Records excerpted from a collection:
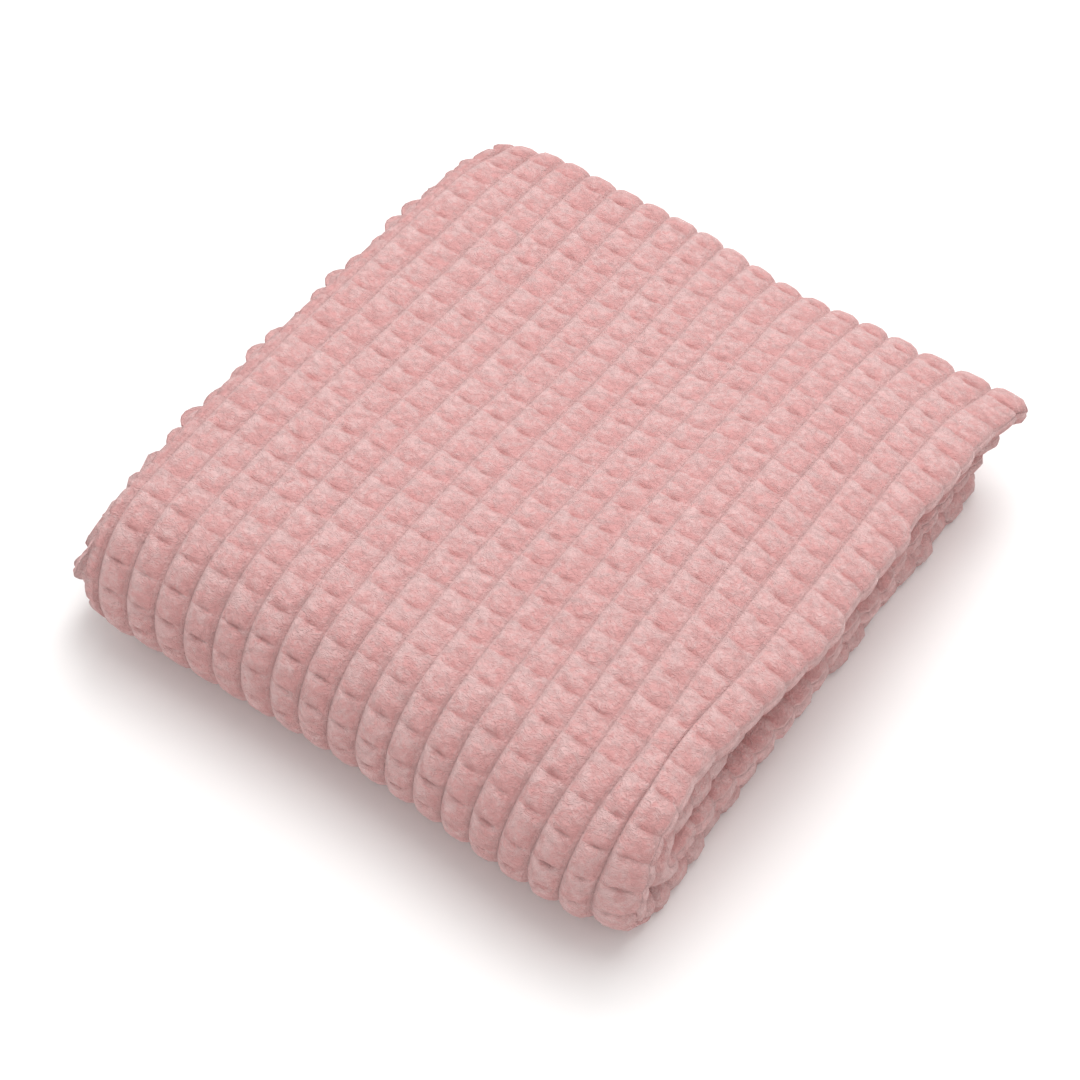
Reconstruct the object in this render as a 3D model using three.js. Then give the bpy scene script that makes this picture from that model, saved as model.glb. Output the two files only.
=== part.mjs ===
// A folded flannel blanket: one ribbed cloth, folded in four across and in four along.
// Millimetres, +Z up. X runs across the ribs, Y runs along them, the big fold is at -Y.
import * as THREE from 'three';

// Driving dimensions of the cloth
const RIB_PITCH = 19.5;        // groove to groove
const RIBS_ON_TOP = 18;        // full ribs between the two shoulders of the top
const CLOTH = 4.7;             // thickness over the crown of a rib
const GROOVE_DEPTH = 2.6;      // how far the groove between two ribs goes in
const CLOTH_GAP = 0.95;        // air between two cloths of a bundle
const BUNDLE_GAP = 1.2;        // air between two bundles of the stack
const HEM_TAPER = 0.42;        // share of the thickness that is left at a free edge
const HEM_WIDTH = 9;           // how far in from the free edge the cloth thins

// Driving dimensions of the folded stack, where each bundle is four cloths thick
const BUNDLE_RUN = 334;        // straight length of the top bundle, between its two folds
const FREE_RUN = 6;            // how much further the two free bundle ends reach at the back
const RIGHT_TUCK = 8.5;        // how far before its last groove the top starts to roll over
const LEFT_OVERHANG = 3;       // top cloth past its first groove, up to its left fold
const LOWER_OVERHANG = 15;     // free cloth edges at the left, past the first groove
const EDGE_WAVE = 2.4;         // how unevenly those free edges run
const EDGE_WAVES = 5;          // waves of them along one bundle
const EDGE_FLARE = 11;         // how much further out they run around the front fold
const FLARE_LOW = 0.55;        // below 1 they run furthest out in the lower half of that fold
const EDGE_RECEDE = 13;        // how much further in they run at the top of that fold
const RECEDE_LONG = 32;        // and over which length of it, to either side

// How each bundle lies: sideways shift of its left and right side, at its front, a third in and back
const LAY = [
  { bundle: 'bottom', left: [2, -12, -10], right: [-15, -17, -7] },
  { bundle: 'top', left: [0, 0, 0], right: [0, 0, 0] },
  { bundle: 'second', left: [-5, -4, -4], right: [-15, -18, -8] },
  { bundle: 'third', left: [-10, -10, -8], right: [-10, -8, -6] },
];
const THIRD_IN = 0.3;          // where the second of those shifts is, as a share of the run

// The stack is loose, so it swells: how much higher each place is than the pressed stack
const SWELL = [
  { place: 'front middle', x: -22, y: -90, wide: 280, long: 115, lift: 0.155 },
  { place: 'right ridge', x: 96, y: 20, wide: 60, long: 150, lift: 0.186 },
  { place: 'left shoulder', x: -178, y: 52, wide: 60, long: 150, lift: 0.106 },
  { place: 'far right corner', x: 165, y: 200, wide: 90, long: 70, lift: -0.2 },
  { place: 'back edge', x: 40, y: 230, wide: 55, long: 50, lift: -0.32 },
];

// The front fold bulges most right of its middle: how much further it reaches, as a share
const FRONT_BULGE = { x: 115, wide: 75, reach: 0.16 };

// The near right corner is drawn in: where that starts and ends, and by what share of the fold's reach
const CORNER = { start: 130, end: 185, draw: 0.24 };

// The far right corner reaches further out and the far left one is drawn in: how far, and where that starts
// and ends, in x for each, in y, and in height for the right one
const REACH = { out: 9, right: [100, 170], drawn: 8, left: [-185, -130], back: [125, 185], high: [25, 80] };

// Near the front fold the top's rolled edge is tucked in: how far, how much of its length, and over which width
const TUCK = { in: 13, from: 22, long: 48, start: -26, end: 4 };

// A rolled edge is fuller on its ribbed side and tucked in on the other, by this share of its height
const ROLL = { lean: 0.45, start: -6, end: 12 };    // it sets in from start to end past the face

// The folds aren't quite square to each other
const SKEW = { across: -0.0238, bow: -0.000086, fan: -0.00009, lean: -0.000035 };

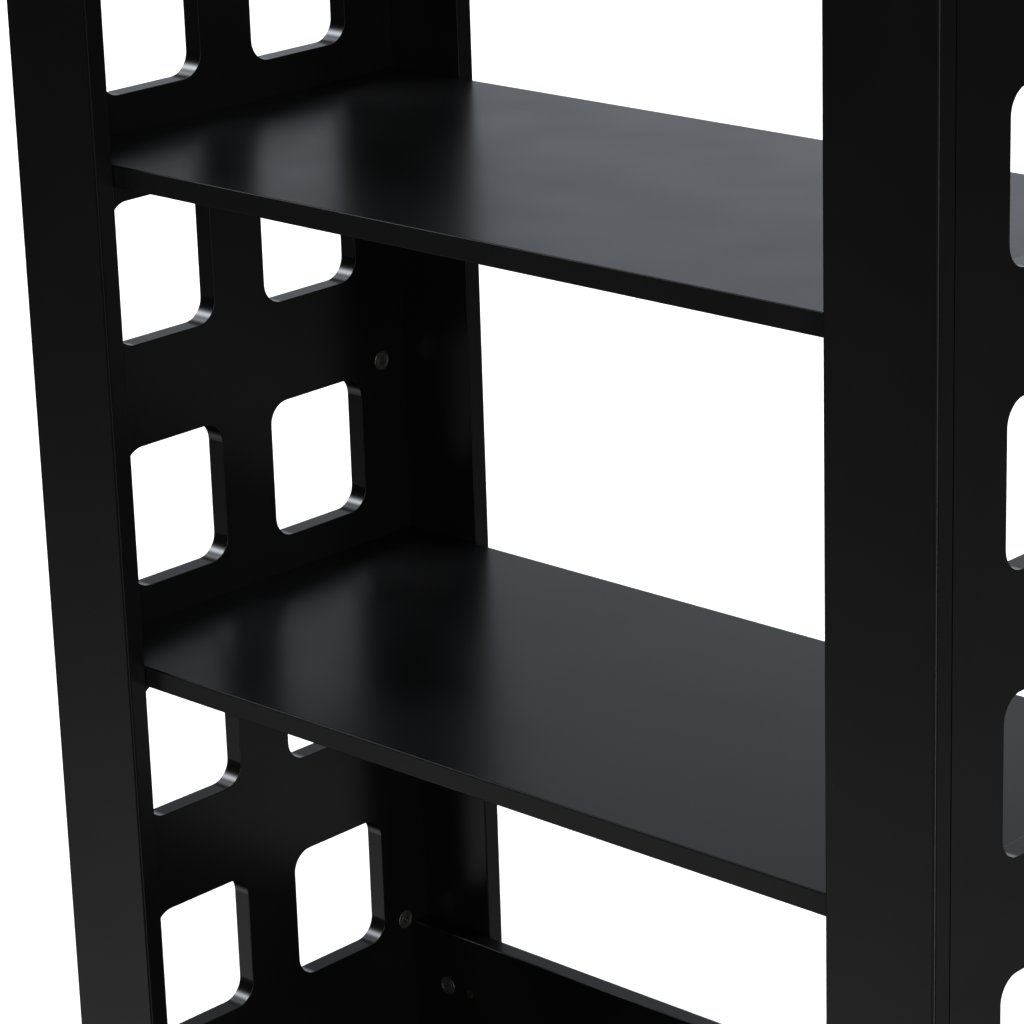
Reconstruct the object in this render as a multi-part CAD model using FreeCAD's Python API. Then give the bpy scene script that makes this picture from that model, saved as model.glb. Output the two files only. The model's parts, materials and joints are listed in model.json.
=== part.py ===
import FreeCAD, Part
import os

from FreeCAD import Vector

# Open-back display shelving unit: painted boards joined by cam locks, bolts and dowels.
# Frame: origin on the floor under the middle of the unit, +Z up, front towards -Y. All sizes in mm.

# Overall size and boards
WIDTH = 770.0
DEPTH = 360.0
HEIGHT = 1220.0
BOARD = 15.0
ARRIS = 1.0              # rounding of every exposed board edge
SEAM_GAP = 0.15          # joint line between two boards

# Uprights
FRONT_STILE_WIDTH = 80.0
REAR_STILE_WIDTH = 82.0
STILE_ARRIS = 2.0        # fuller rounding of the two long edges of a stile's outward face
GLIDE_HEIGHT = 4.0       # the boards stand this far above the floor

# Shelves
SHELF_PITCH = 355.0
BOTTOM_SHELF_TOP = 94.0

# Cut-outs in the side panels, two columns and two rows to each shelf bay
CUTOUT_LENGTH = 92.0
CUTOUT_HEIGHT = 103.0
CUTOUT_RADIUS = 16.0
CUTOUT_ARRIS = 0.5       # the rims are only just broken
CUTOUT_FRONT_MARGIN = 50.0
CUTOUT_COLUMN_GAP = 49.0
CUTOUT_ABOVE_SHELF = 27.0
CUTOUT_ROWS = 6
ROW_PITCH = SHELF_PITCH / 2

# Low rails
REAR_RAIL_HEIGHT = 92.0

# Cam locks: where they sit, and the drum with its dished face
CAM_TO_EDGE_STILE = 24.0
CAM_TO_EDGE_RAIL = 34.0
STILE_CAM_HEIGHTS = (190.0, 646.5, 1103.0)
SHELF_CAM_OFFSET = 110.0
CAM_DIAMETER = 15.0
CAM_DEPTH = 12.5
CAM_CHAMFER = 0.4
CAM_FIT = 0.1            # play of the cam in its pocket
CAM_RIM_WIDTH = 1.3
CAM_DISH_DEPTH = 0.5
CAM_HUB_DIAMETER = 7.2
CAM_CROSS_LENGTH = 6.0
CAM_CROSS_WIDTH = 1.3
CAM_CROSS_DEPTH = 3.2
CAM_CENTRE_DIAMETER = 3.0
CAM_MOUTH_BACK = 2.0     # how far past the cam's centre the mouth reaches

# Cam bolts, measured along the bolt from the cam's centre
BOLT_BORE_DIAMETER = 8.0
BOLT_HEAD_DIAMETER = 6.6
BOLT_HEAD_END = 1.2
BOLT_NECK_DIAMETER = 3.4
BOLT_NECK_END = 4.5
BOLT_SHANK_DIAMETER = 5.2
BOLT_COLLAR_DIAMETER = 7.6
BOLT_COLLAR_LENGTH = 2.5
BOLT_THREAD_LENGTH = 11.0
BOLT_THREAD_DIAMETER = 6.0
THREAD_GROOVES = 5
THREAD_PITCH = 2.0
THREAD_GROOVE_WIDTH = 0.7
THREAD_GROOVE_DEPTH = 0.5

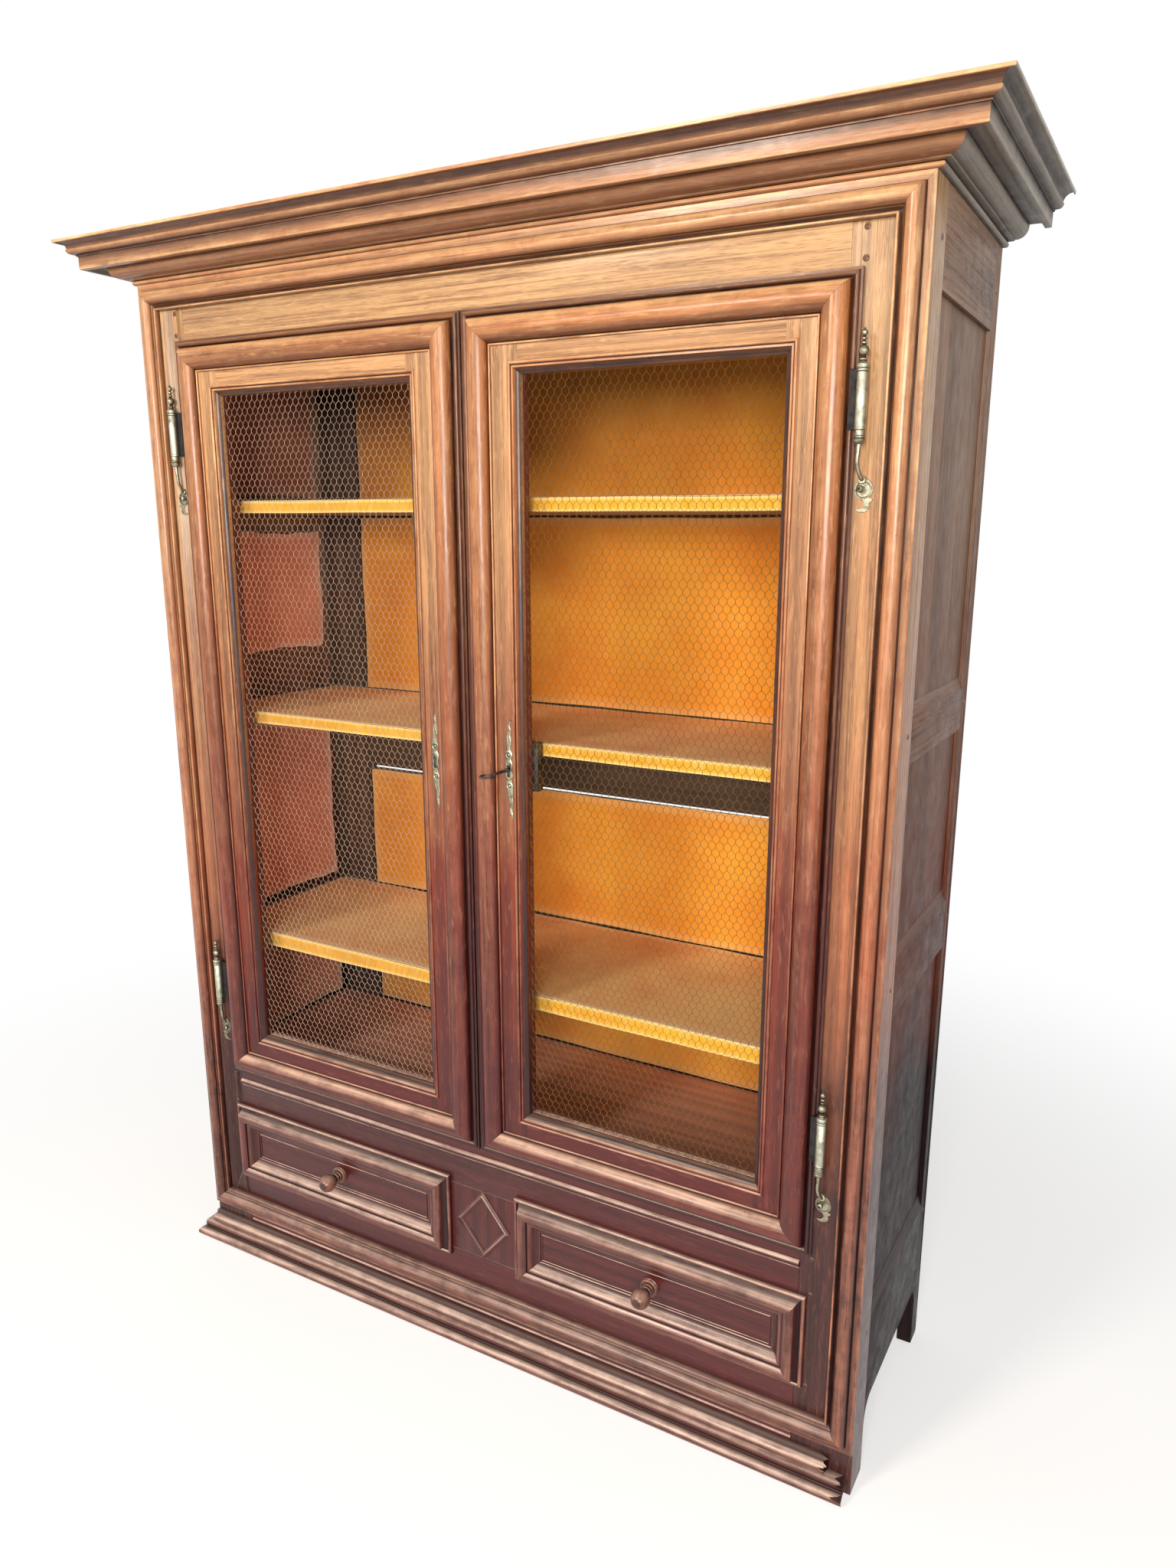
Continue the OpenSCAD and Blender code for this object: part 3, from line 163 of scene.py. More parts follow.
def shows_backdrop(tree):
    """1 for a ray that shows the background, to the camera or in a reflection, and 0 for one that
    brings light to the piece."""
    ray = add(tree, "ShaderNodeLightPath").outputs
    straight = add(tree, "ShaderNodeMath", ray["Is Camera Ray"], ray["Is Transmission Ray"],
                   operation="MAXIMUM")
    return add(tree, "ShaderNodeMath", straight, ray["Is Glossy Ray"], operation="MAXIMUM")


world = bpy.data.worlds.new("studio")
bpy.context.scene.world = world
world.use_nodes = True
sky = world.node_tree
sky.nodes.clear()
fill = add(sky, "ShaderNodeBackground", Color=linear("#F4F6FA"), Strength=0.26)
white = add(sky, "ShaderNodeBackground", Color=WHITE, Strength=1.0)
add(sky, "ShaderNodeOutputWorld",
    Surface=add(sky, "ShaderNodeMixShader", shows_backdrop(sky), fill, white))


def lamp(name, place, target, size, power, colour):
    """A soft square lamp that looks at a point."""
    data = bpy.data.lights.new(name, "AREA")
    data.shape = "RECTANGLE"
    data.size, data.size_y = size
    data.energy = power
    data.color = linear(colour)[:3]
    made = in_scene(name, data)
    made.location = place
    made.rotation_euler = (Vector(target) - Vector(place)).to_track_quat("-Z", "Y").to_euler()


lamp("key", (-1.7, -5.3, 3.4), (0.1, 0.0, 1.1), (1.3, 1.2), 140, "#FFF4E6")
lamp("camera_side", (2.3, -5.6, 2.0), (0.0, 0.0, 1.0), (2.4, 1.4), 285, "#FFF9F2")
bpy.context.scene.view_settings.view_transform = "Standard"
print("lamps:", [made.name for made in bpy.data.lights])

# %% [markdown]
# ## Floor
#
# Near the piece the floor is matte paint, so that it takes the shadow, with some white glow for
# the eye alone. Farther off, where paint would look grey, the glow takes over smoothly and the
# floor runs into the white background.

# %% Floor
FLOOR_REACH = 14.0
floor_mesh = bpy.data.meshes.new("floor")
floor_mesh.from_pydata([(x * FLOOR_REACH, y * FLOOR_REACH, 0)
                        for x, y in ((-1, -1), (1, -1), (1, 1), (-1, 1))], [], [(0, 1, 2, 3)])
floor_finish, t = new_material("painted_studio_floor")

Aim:
From the data above, copy each line where the string "Reconstruct" appears.

The solution:
Reconstruct the object in this render as a 3D model using three.js. Then give the bpy scene script that makes this picture from that model, saved as model.glb. Output the two files only.
Reconstruct the object in this render as a multi-part CAD model using FreeCAD's Python API. Then give the bpy scene script that makes this picture from that model, saved as model.glb. Output the two files only. The model's parts, materials and joints are listed in model.json.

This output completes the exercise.